As a primarily Python and Haskell writer, I have no idea what you're talking about with this "unchain your mind from syntax" stuff- though I guess that in Python the syntax may be so expressive as to be no cognitive restraint, and in Haskell binding your thoughts with syntactical structure is the point.



Just Web really -- JavaScript, SQL, some bash, a little less awk, extremely rarely Perl, and a lot of the dreaded PHP.

In principle I could imagine some languages might exist in which the concerns of developers are so confined to the smallest language bits and pieces -- at the expense of bigger-picture concerns -- that the drag of ever-present syntax cues is less of a drag.

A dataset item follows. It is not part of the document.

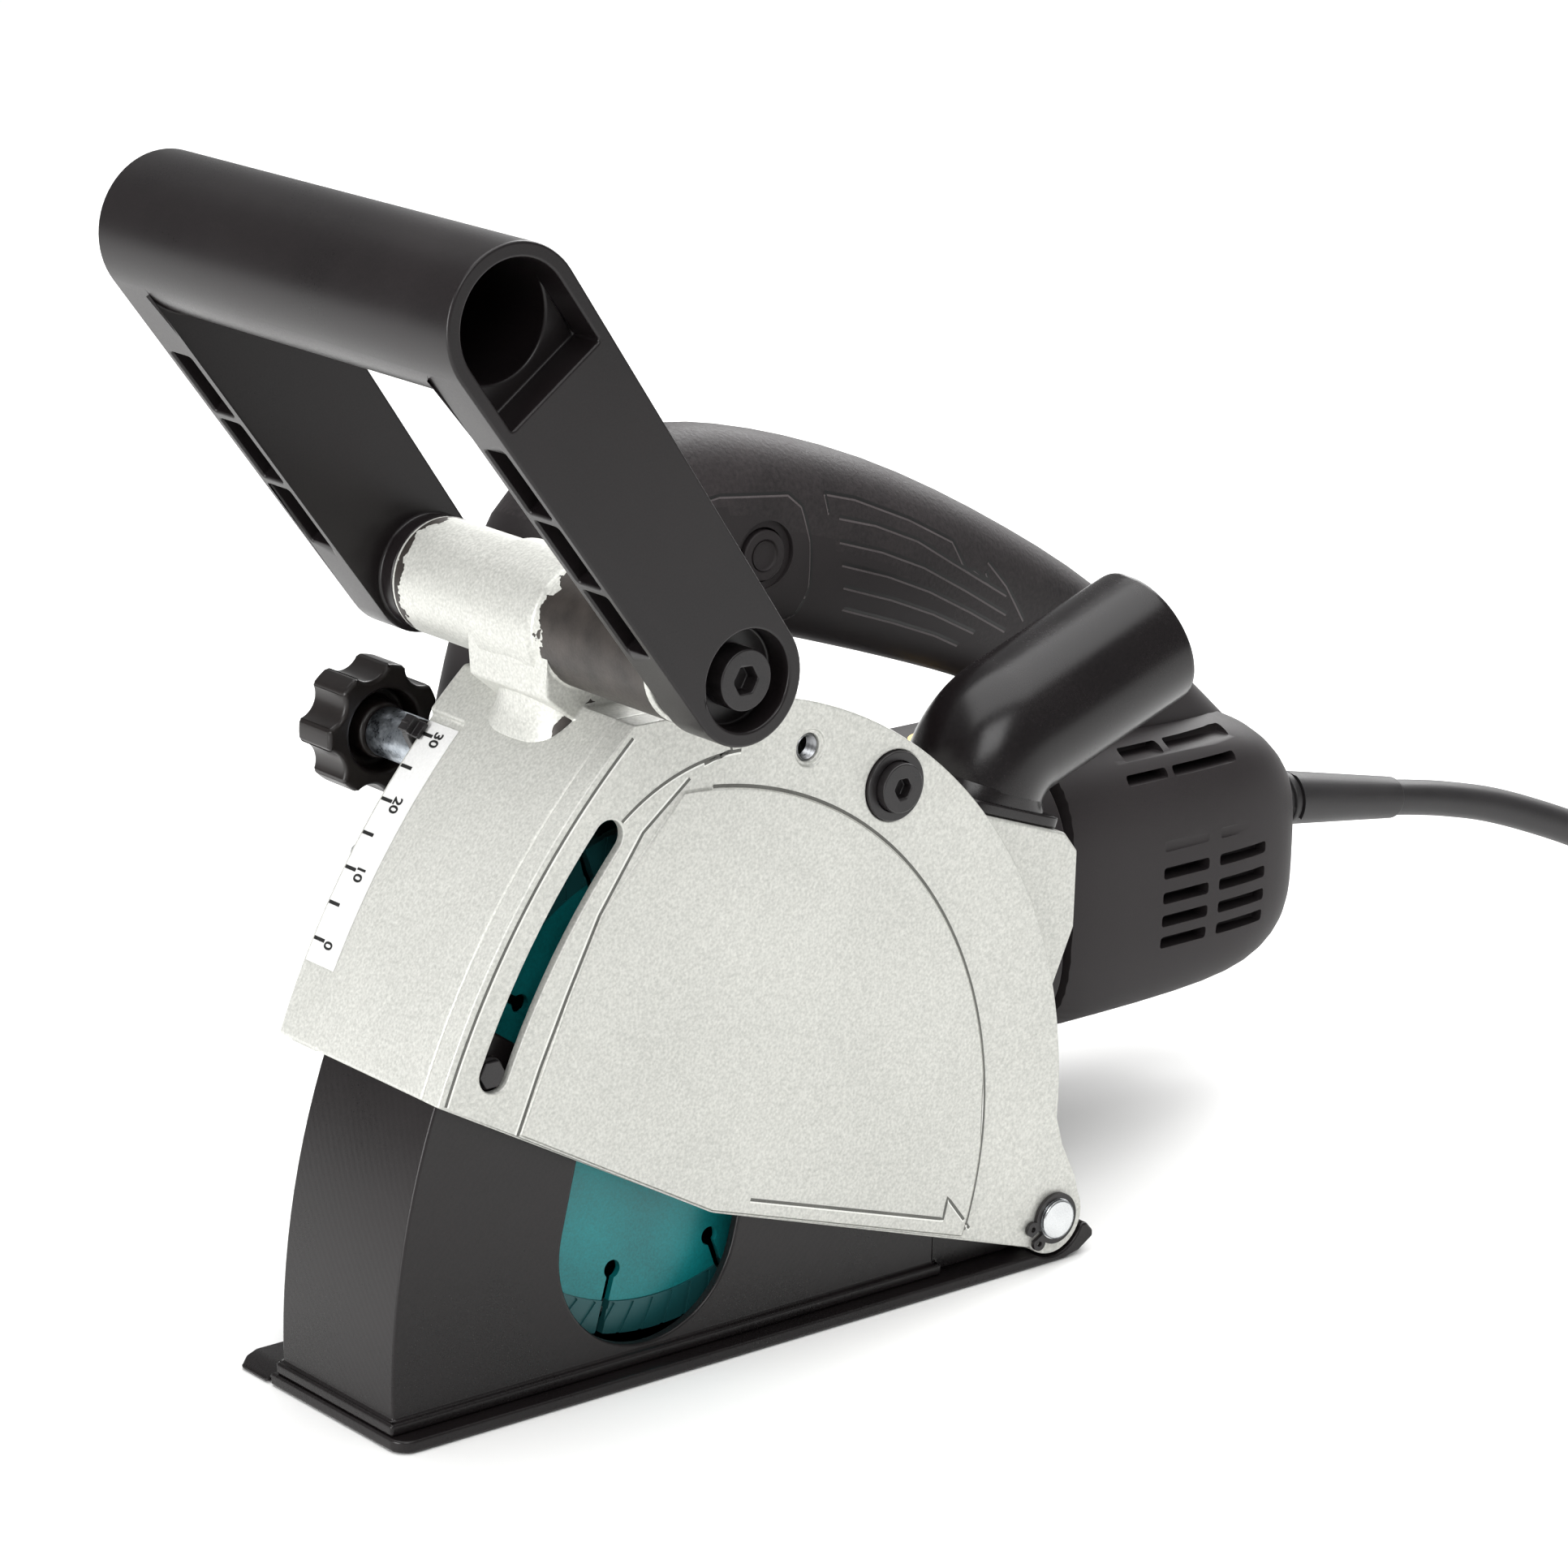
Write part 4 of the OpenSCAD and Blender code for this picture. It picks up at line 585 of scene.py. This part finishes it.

But even from what I've seen of Haskell I can't imagine wanting to have those cues in my face all the time, unless I'm either learning the language or at my wits end trying to locate a (maybe) syntax bug ... in other words, when I'm not really writing or reading code. If anything, its proximity to math might make me more eager to be free of those cues.

I think in just about any significant code-making effort, we'll need to be able to think clearly about the meaning and intent of chapters, pages and paragraphs (and maybe sentences) without hundreds of little tethers constantly reminding us about commas and parentheses and subject-verb agreement.

All I can say really is that I had no idea how much of a drag those syntax cues were until I got used to being without them. Nobody has to do it just because it worked for me (and others). It's just a suggestion.